David Ben-Guron, a member of the Zionist movement, explained in 1930:

"The regime in Palestine must at all times assure both the Jews and the Arabs the possibility of unhampered development and full national independence, so as to rule out any domination by Arabs of Jews, or by Jews of Arabs. The regime must foster the rapprochement, accord, and cooperation of the Jewish people and the Arabs in Palestine ... [which will be] ... a federal state, comprising an alliance of cantons (autonomous districts), some with Jews in the majority, and some with Arabs; national autonomy of each people, with exclusive authority in matters of education, culture, and language; matters of religion: under the control of autonomous religious congregations, organized as free statutory bodies; the highest body of the state: the federal council, consisting of two houses – (a) one representing nationalities in which Jews and Arabs will have equal representation, and (b) one in which representatives of the cantons will participate in proportion to their respective populations. Any federal law and any change in the federal constitution can be enacted only with the agreement of both houses."

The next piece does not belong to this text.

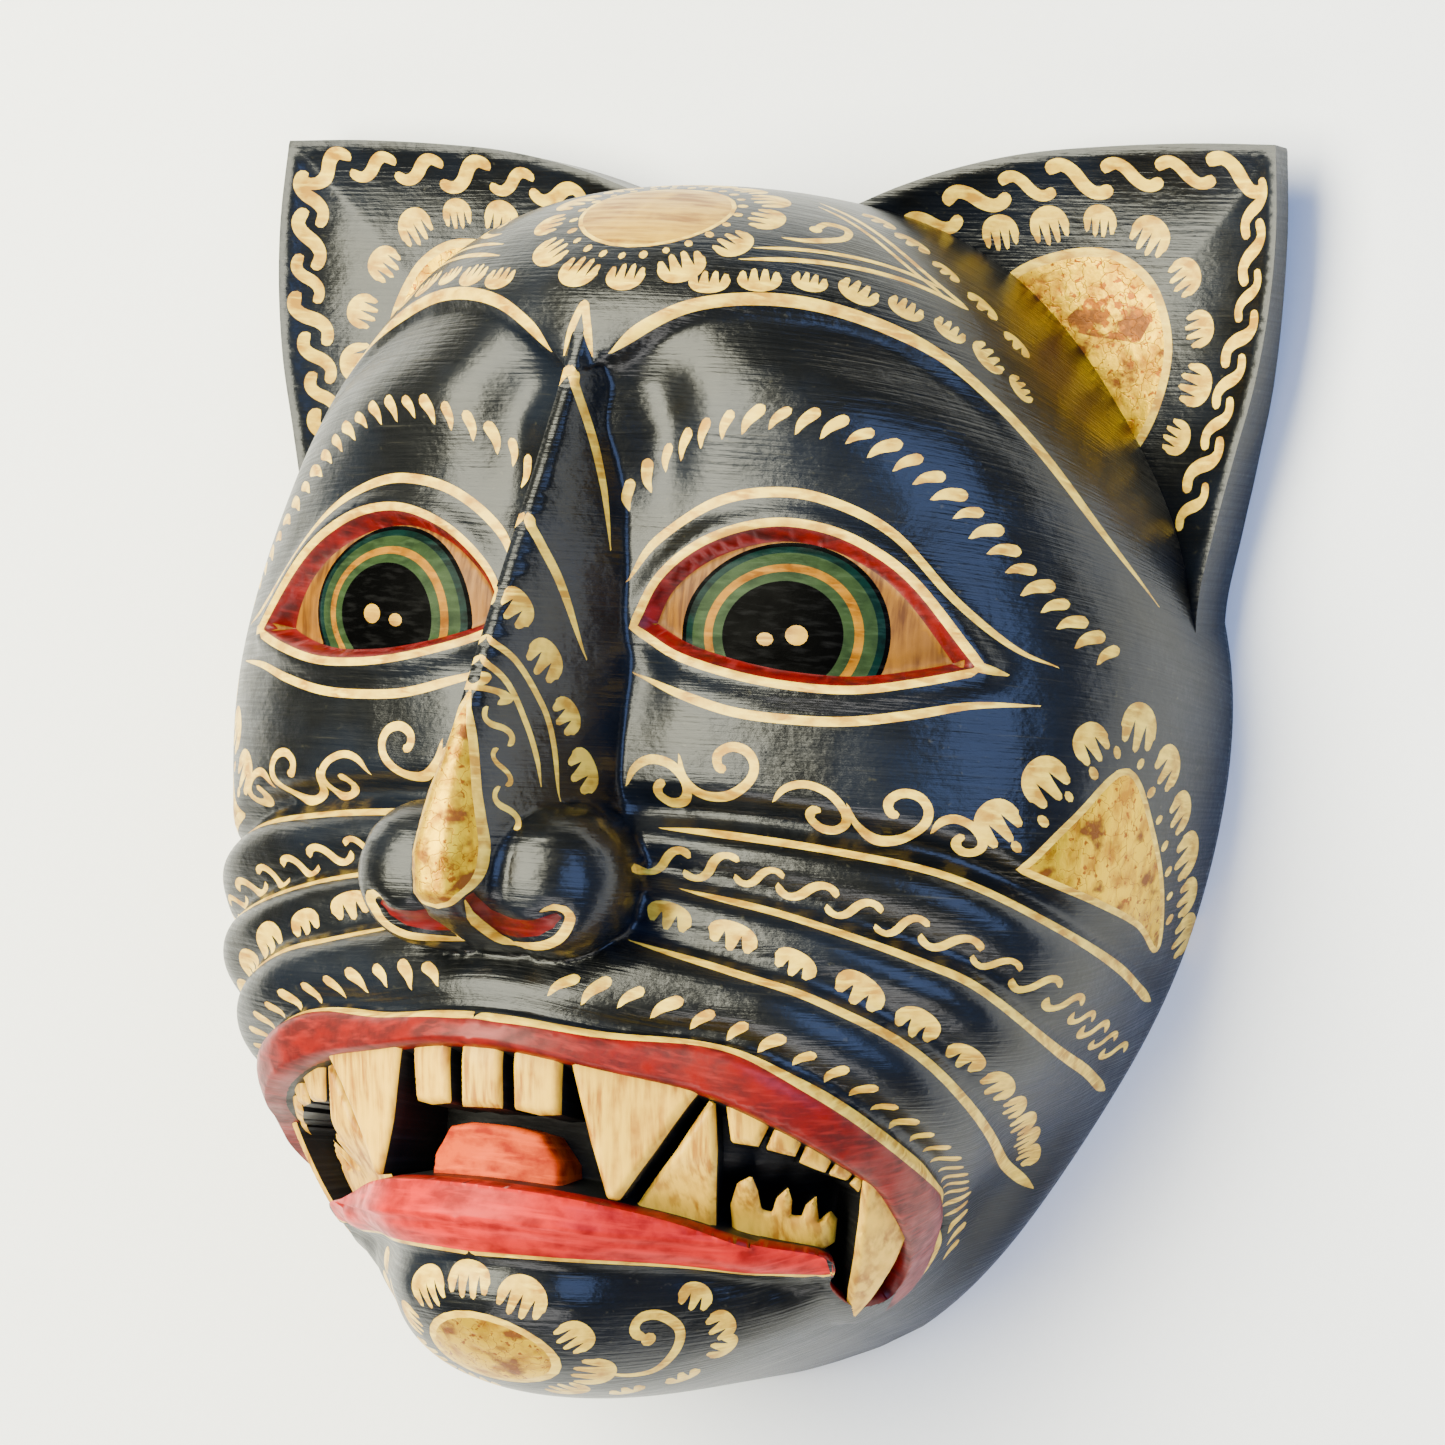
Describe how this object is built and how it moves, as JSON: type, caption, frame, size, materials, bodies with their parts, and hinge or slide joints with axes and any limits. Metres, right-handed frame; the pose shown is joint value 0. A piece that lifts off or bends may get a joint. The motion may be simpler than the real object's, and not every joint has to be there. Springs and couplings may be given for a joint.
{
  "type": "demon cat mask",
  "caption": "Carved and painted wooden mask of a snarling demon cat, with pointed ears, bared teeth and a hollowed back.",
  "frame": {"origin": "middle of the mask in plan, on the plane of its flat back rim", "axes": "the mask lies on its back: +Z out of the face, +Y towards the ears, +X to a viewer's right"},
  "size_m": [0.212, 0.233, 0.1177],
  "materials": {
    "painted_wood": "glossy dark lacquer with painted ornament and gold leaf"
  },
  "bodies": {
    "root": {"cat_mask": "painted_wood"}
  },
  "joints": []
}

Before a Royal Commission in 1937 he continued to assert:

"If Palestine were uninhabited we might have asked for a Jewish state, for then it would not harm anyone else. But there are other residents in Palestine, and just as we do not want to be at the mercy of others, they too have the right not to be at the mercy of the Jews."

Before this idea of a one-state solution can come into fruition, the worldwide acceptance of U.N. Resolution 242 must be first accepted. From there, we can all move closer to achieving some sort of peace in the Middle East. And yes, it is a long way from there.